Dawkins, who at times uses offensive language to refer to the IS fighters who invaded the girl's home village in Northern Iraq, refers to the above-mentioned account as a "horrific scene" that "sticks in the memory."

Dawkins notes that Amjed insisted on a "right" to having Khalaf, with the jihadist saying that he had "waited long enough" after the young woman attempted suicide by cutting her wrists on a broken bottle.

Khalaf writes in her memoir that she tried jumping out the window while the jihadist was praying, but was caught.

"I tried biting his arm. But nothing helped. I could not prevent Amjed from doing what he'd planned. When he finally got off me, I curled up into a ball and stayed on the bed, crying," she explained.

Dawkins shared the account of Khalaf's escape from IS captivity, alongside her friend Evin and six other girls.

Khalaf eventually ended up in Germany in refuge, reunited with her mother, and is finishing her education in hopes of becoming a math teacher.

Dawkins writes:

"What a wonderfully gallant young woman, what a shining example to all of us spoiled brats fretting about our first world problems. Read the book, although I must warn you it's highly distressing. But also uplifting. Never to be forgotten."

Dawkins praised Germany for accepting her as a refugee, and at the same time criticized his native Britain and the recent vote to split from the EU, widely perceived to be over the EU's handling and control of migration and asylum policies.

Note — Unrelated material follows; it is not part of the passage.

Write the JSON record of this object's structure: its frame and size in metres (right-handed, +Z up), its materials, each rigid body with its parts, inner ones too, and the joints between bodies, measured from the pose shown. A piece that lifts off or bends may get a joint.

"All credit to Germany. Would Britain have accepted her? Brexit Britain? [Nigel] Farage's shameful Britain?" he asked, referring to the former leader of the U.K. Independence Party.

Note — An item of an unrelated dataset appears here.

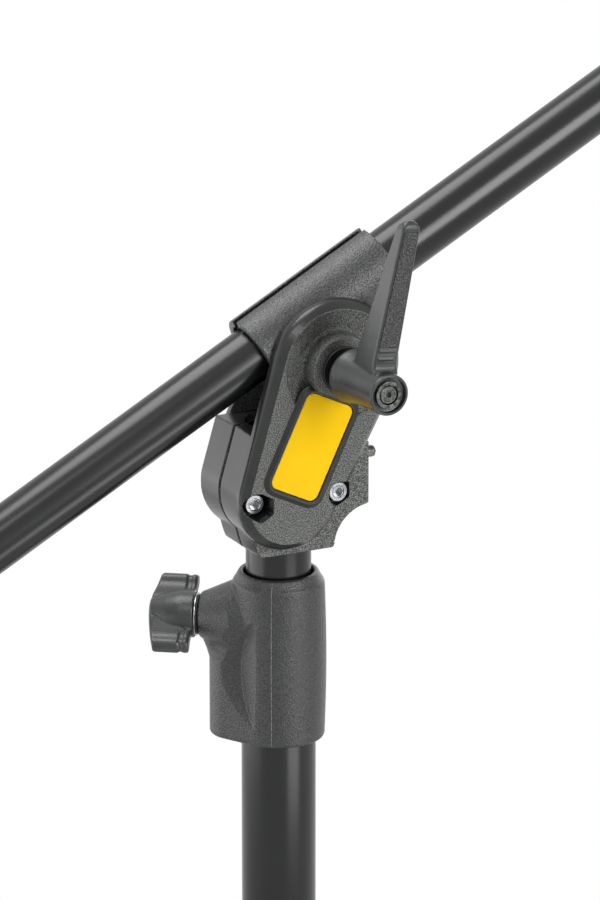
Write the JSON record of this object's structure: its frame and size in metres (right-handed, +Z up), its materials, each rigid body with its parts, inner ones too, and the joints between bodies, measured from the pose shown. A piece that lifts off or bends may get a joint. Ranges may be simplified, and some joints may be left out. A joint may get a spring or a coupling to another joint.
{
  "type": "overhead boom arm",
  "caption": "Boom tube in a tilting split sleeve on a cast head with a ratchet clamping lever, above a riser that slides in a column's collar.",
  "frame": {"origin": "centre of the column's lower end", "axes": "+Z up along the column, -Y towards the lever, +X towards the boom's head"},
  "size_m": [0.9553, 0.1488, 0.7878],
  "materials": {
    "black_tube": "black anodised, semi-gloss",
    "cast_grey": "cast, dark grey textured powder coat",
    "sleeve_grey": "dark grey textured powder coat",
    "moulded_grey": "dark grey moulded, fine texture",
    "black_nylon": "black nylon",
    "yellow_plate": "bare yellow plate, satin",
    "zinc_steel": "bright zinc plate",
    "dark_steel": "dark oxide",
    "brass": "turned brass"
  },
  "bodies": {
    "column": {"column_tube": "black_tube", "collar": "moulded_grey", "column_guide_bush": "black_nylon", "wing_knob_insert": "brass"},
    "clamp_pad": {"wing_knob_pad": "black_nylon"},
    "clamp_knob": {"wing_knob": "moulded_grey", "wing_knob_stud": "zinc_steel", "wing_knob_washer": "zinc_steel"},
    "riser": {"riser_foot_bush": "black_nylon"},
    "head": {"riser_tube": "black_tube", "bracket_front": "cast_grey", "bracket_back": "cast_grey", "clamp_screw_left": "zinc_steel", "clamp_screw_right": "zinc_steel", "clamp_nut_left": "zinc_steel", "clamp_nut_right": "zinc_steel", "label_plate": "yellow_plate", "pivot_bolt": "dark_steel", "index_pin_spring": "zinc_steel"},
    "pin": {"index_pin": "dark_steel"},
    "clamp_nut": {"ratchet_nut": "dark_steel", "thrust_washer": "dark_steel", "lever_retaining_screw": "dark_steel", "lever_spring_cup": "dark_steel", "lever_spring": "zinc_steel"},
    "lever": {"clamp_lever": "moulded_grey"},
    "cradle": {"sleeve_front": "sleeve_grey", "sleeve_back": "sleeve_grey", "friction_washer_front": "black_nylon", "friction_washer_back": "black_nylon"},
    "liner": {"sleeve_liner": "black_nylon"},
    "boom": {"boom_tube": "black_tube", "tail_plug": "moulded_grey", "weight_eye": "zinc_steel", "boom_collar": "moulded_grey", "boom_guide_bush": "black_nylon", "boom_knob_insert": "brass"},
    "boom_pad": {"boom_knob_pad": "black_nylon"},
    "boom_clamp_knob": {"boom_knob": "moulded_grey", "boom_knob_stud": "zinc_steel", "boom_knob_washer": "zinc_steel"},
    "extension": {"extension_tube": "black_tube", "extension_foot_bush": "black_nylon", "extension_end_plug": "moulded_grey", "end_spigot": "zinc_steel"}
  },
  "joints": [
    {"name": "riser_slide", "type": "slide", "parent": "column", "child": "riser", "axis": [0, 0, 1], "range_m": [-0.014, 0.13]},
    {"name": "head_swivel", "type": "hinge", "parent": "riser", "child": "head", "pos_m": [0, 0, 0.3], "axis": [0, 0, 1], "continuous": true},
    {"name": "boom_tilt", "type": "hinge", "parent": "head", "child": "cradle", "pos_m": [0.0208, 0, 0.4122], "axis": [0, -1, 0], "range_deg": [-78, 12]},
    {"name": "boom_roll", "type": "hinge", "parent": "cradle", "child": "liner", "pos_m": [0.01075, 0, 0.43041], "axis": [0.8755, 0, 0.4833], "continuous": true},
    {"name": "boom_slide", "type": "slide", "parent": "liner", "child": "boom", "axis": [0.8755, 0, 0.4833], "range_m": [-0.4, 0.22]},
    {"name": "extension_slide", "type": "slide", "parent": "boom", "child": "extension", "axis": [0.8755, 0, 0.4833], "range_m": [0, 0.42]},
    {"name": "clamp_pad_slide", "type": "slide", "parent": "column", "child": "clamp_pad", "axis": [-0.8192, 0.5736, 0], "range_m": [0, 0.00187]},
    {"name": "clamp_knob_turn", "type": "hinge", "parent": "clamp_pad", "child": "clamp_knob", "pos_m": [0, 0, 0.2669], "axis": [-0.8192, 0.5736, 0], "range_deg": [0, 540]},
    {"name": "boom_pad_slide", "type": "slide", "parent": "boom", "child": "boom_pad", "axis": [0, -1, 0], "range_m": [0, 0.0015]},
    {"name": "boom_knob_turn", "type": "hinge", "parent": "boom_pad", "child": "boom_clamp_knob", "pos_m": [0.54889, 0, 0.72748], "axis": [0, -1, 0], "range_deg": [0, 540]},
    {"name": "lever_turn", "type": "hinge", "parent": "head", "child": "clamp_nut", "pos_m": [0.0208, 0, 0.4122], "axis": [0, -1, 0], "range_deg": [-60, 240]},
    {"name": "lever_lift", "type": "slide", "parent": "clamp_nut", "child": "lever", "axis": [0, -1, 0], "range_m": [0, 0.0054], "stiffness_N_per_m": 700, "springref_m": -0.004, "deforming": ["lever_spring"]},
    {"name": "pin_pull", "type": "slide", "parent": "head", "child": "pin", "axis": [1, 0, 0], "range_m": [0, 0.006], "stiffness_N_per_m": 600, "springref_m": -0.005, "deforming": ["index_pin_spring"]}
  ],
  "couplings": [
    {"joint": "clamp_knob_turn", "follows": "clamp_pad_slide", "rad_per_m": 5026.5},
    {"joint": "boom_knob_turn", "follows": "boom_pad_slide", "rad_per_m": 6283.2}
  ]
}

"I hate to say it but I think I know the answer."

Dawkins, the author of the 2006 best-seller The God Delusion, has criticized IS on a number of occasions. Back in July 2015, he said that radical Islam was responsible for the atrocities carried out by violent jiahadists, rather than former America President George W. Bush and the failures of Western foreign policy.

"Yes, blame Bush for IS gaining power in Iraq. But don't blame him for IS's cruel, misogynist, homophobic, etc. policies when they got power," Dawkins wrote on Twitter at the time.

"Don't excuse today's terrible deeds by pointing to others' terrible deeds in the past. The present is where we have the chance to do better," he added.